Paths with many shortcuts in tournaments

TL;DR

This paper investigates paths with many shortcuts in tournaments, proving the existence of Hamiltonian paths with numerous hops and hop complete paths, and analyzes the maximum number of shortcuts in spanning shortcut trees.

Contribution

It establishes lower bounds on the number of hops and shortcuts in paths and trees within tournaments, advancing understanding of their structural properties.

Findings

Every tournament has a Hamiltonian path with at least (4n-10)/7 hops.

Existence of a hop complete path of order at least n^{0.295}.

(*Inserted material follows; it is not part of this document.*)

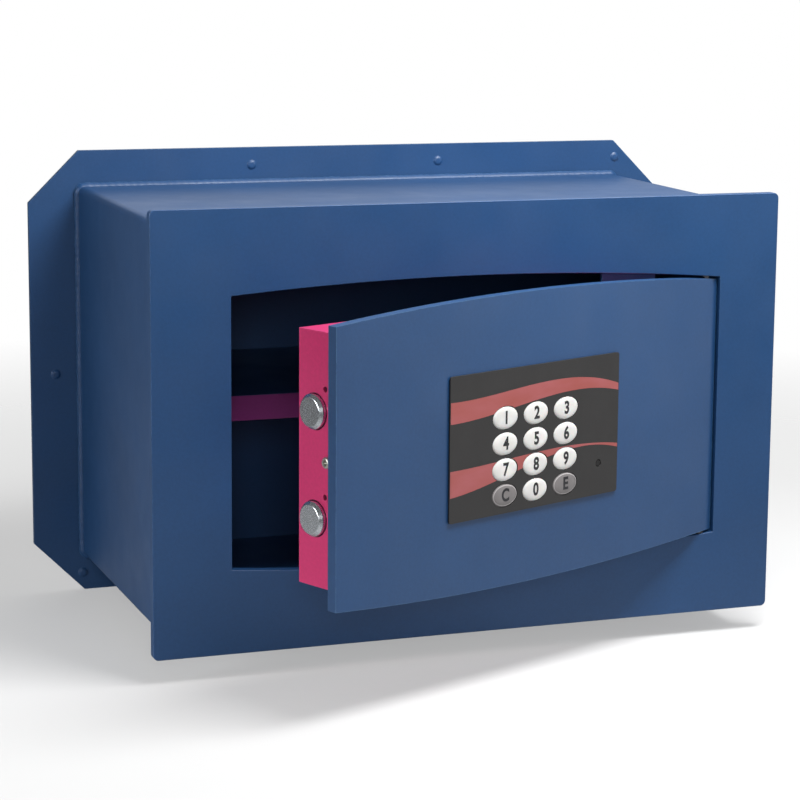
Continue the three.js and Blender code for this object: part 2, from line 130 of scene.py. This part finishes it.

Asymptotic growth of maximum shortcuts in spanning shortcut trees is Θ(n log^2 n).

Abstract

A shortcut of a directed path $v_1 v_2 \cdots v_n$ is an edge $v_iv_j$ with $j > i+1$. If $j = i+2$ the shortcut is called a hop. If all hops are present, the path is called hop complete, so the path and its hops form a square of a path. We prove that every tournament with $n \ge 4$ vertices has a Hamiltonian path with at least $(4n-10)/7$ hops, and has a hop complete path of order at least $n^{0.295}$. A spanning binary tree of a tournament is a spanning shortcut tree if for every vertex of the tree, all its left descendants are in-neighbors and all its right descendants are out-neighbors. It is well-known that every tournament contains a spanning shortcut tree. The number of shortcuts of a shortcut tree is the number of shortcuts of its unique induced Hamiltonian path. Let $t(n)$ denote the largest integer such that every tournament with $n$ vertices has a spanning shortcut tree with at least $t(n)$ shortcuts. We almost determine the asymptotic growth of $t(n)$ as it is proved that $\Theta(n\log^2n) \ge t(n)-\frac{1}{2}\binom{n}{2} \ge \Theta(n \log n)$.